Grimes – Player of Games
I wonder why… he’s the greatest gamer…
[Video]
[5.38]
Leah Isobel: On a sonic level, this is a perfectly fine “Violence” retread, and Grimes is as good an ambassador as any for the trance-pop revival. I imagine the lyrical approach is meant to unify Elon Musk’s treatment of Grimes and his public–facing behavior into something like a thesis: this man approaches life as if it’s a video game and he’s the only real person. But cooing that he’s “the greatest gamer” makes him sound like an esports pro instead of a diamond heir who violates labor laws on a regular basis; there’s nothing grounding this narrative. In order to justify her own choices, Grimes has to abstract the imagined nobility of this relationship away from its reality. It’s The Great, Lost Love as an aesthetic instead of a lived experience; call it flesh without blood.
[3]
Crystal Leww: So many things are annoying about Grimes, but one of the most annoying to me is how so much of her music sounds like an unfinished demo or unmastered version of a much more interesting song. “Player of Games” evokes images of cat-and-mouse games, of physical battle as metaphor for power struggles between two people endlessly fascinated by each other but pitted against each other by the unknown powers above us or whatever. But the drums don’t quite hit hard enough and Grimes always had a voice that couldn’t quite carry the umph required for these kinds of dramatics.
[4]
Katie Gill: The worst thing this song does is that it’s undoubtedly going to inflate the ego of Elon Musk, an egomaniac whose current project is basically a subway system, but worse and who deserves to be relentlessly bullied, not have an entirely forgettable dance song written about his break-up with Grimes. The best thing this song does is that apparently it’s on the soundtrack for the video game Rocket League which I find absolutely delightful. Honestly, if you swapped out the tedious “I am sad about my break-up with my blood money husband” lyrics to “look! these cars are playing soccer!”, that would instantly jump the song right up to a [7] in my book.
[4]
Katherine St Asaph: I would like to think I have a Line. I would like to think that a song written about Elon Musk featuring lyrics like “I’m in love with the greatest gamer” would be well on the nope side of it. But sadly, all my principles crumble before sounds like this. This could 100% have been a cut from a compilation called, like, “Ethereal Angelic Realms 7,” slotted alongside Audrey Gallagher and Tiff Lacey and Amelia Brightman, uploaded in full to YouTube in 2009 with a DeviantArt slideshow of an Evony model. (Amusingly, this was co-produced with the Weeknd collaborator who didn’t make trip-hop in the ’90s.) When I was 16 I would totally have listened to this and envisioned myself as an avenging angel of wistful heartbreak, these songs’ truest use case.

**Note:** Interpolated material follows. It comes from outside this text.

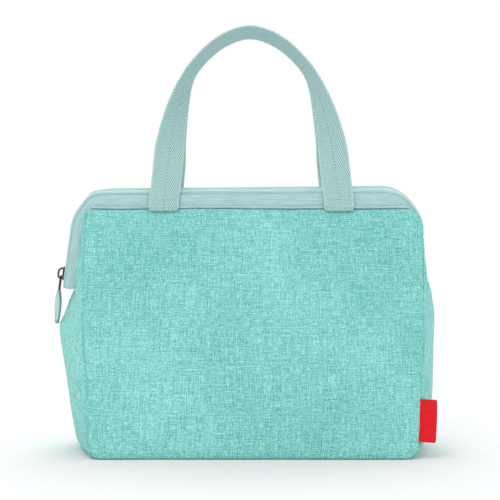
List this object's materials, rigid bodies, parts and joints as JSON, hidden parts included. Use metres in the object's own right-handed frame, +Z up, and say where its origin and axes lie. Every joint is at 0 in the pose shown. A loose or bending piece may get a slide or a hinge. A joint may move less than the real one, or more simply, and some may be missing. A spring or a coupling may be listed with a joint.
{
  "type": "insulated lunch bag",
  "caption": "Soft insulated lunch bag with a flat base, pleated ends, a zipped top that runs down both ends, and webbing carry handles.",
  "frame": {"origin": "middle of the base, on the surface it stands on", "axes": "+Z up, -Y towards the front face, -X towards the end with the zip slider"},
  "size_m": [0.3245, 0.15, 0.3597],
  "materials": {
    "shell_fabric": "woven, matte, heathered",
    "band_fabric": "twill, matte",
    "webbing": "herringbone webbing",
    "foam": "closed-cell foam",
    "liner": "wipe-clean film",
    "board": "plain sheet",
    "zip_tape": "woven tape",
    "zip_teeth": "coil",
    "dark_metal": "gunmetal",
    "label": "plain woven tab",
    "mesh": "open mesh",
    "binding": "ribbed tape",
    "thread": "sewing thread"
  },
  "bodies": {
    "tub": {"base_board": "board", "base_foam_lower": "foam", "base_panel": "shell_fabric", "front_foam_lower": "foam", "front_panel_lower": "shell_fabric", "left_foam_lower": "foam", "left_gusset_lower": "shell_fabric", "liner_tub": "liner", "mesh_pocket": "mesh", "pocket_elastic": "binding", "rear_foam_lower": "foam", "rear_panel_lower": "shell_fabric", "right_foam_lower": "foam", "right_gusset_lower": "shell_fabric", "side_label": "label"},
    "front_mouth": {"front_foam_upper": "foam", "front_handle_ends": "webbing", "front_handle_stitching": "thread", "front_left_gusset_upper": "shell_fabric", "front_liner_upper": "liner", "front_panel_upper": "shell_fabric", "front_right_gusset_upper": "shell_fabric", "front_rim_binding": "binding", "front_rim_welt": "band_fabric", "front_zip_band": "band_fabric", "front_zip_coil": "zip_teeth", "front_zip_tape": "zip_tape", "zip_end_stop": "dark_metal"},
    "rear_mouth": {"rear_foam_upper": "foam", "rear_handle_ends": "webbing", "rear_handle_stitching": "thread", "rear_left_gusset_upper": "shell_fabric", "rear_liner_upper": "liner", "rear_panel_upper": "shell_fabric", "rear_right_gusset_upper": "shell_fabric", "rear_rim_binding": "binding", "rear_rim_welt": "band_fabric", "rear_zip_band": "band_fabric", "rear_zip_coil": "zip_teeth", "rear_zip_tape": "zip_tape"},
    "front_handle": {"front_handle": "webbing"},
    "rear_handle": {"rear_handle": "webbing"},
    "slider": {"slider_body": "dark_metal", "slider_bail": "dark_metal"},
    "pull_link": {"pull_link": "dark_metal"},
    "pull_tab": {"pull_tab": "webbing"}
  },
  "joints": [
    {"name": "front_mouth_open", "type": "hinge", "parent": "tub", "child": "front_mouth", "pos_m": [0, -0.047, 0.107], "axis": [1, 0, 0], "range_deg": [0, 25]},
    {"name": "rear_mouth_open", "type": "hinge", "parent": "tub", "child": "rear_mouth", "pos_m": [0, 0.047, 0.107], "axis": [-1, 0, 0], "range_deg": [0, 25]},
    {"name": "front_handle_fall", "type": "hinge", "parent": "front_mouth", "child": "front_handle", "pos_m": [0, -0.0231, 0.2123], "axis": [1, 0, 0], "range_deg": [0, 150]},
    {"name": "rear_handle_fall", "type": "hinge", "parent": "rear_mouth", "child": "rear_handle", "pos_m": [0, 0.0231, 0.2123], "axis": [-1, 0, 0], "range_deg": [0, 150]},
    {"name": "slider_travel", "type": "slide", "parent": "front_mouth", "child": "slider", "axis": [0.1219, 0, 0.9925], "range_m": [0, 0.034]},
    {"name": "link_swing", "type": "hinge", "parent": "slider", "child": "pull_link", "pos_m": [-0.16288, 0, 0.1462], "axis": [0, 1, 0], "range_deg": [0, 120]},
    {"name": "tab_swing", "type": "hinge", "parent": "pull_link", "child": "pull_tab", "pos_m": [-0.16456, 0, 0.13251], "axis": [0, 1, 0], "range_deg": [0, 60]}
  ]
}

Even now at age [REDACTED], if I can sever the context, I can do the same. It helps that “playing games” works better as a metaphor when it’s about getting generically played, rather than breaking up with a specific clown. The video also helps; all trance songs should have weapon clangs and lightsaber whooshes timed to the chorus, to give your imagination its wind machine and sword.
[9]
Ian Mathers: Who do you think will actually take Grimes in a sword fight first, communists, the animated corpse of Iain M. Banks, or fans of Art Angels pissed at how bad the vocals/vocal effects have gotten?
[3]
Jacob Sujin Kuppermann: If I fell into a coma right after the release of Visions and woke up a decade later with no conception of the broader pop cultural context in which “Player of Games” exists I would probably think this was pretty sick. Unfortunately, I’ve had to live out the past decade in ways that dim my enthusiasm for this — but at its best (specifically the drum programming on the chorus) the sheer fun that Grimes is having here is enough to catch a glimpse of a better world in which I don’t have to know about the backstory to this.
[6]
Edward Okulicz: I like this a lot more when I don’t rip into its context. That context weighs a million tons, the video is like being stabbed with a sword with the message scrawled on it in felt tip pen and ultimately I don’t think Grimes is that sympathetic a person, even after being cut off. But this is a decent slice of emotionally weighty trance, a bit gothy, and a bit mysterious. These are all good things and you don’t need to think about Elon Musk, and it’s better as a listener and a critic if you don’t dissect the story. Might hit harder if Grimes had the voice to match her chops and her aims.
[7]
Will Adams: Yes, this is a song in which Grimes describes Elon Musk as “the greatest gamer” who sadly “loves the game more than he loves me.” Counterpoint: It’s trance, specifically the type of mid-’00s trance that’s bracing, dramatic and fantastical. “Games” becomes the perfect metaphor in this setting; it sounds like standing in a blizzard, hand ready to draw your sword.
[7]
after blurbing I realized what it reminded me of and it’s Sandra’s “Secret Land”
Leah’s blurb ?
(That was meant to be the target emoji)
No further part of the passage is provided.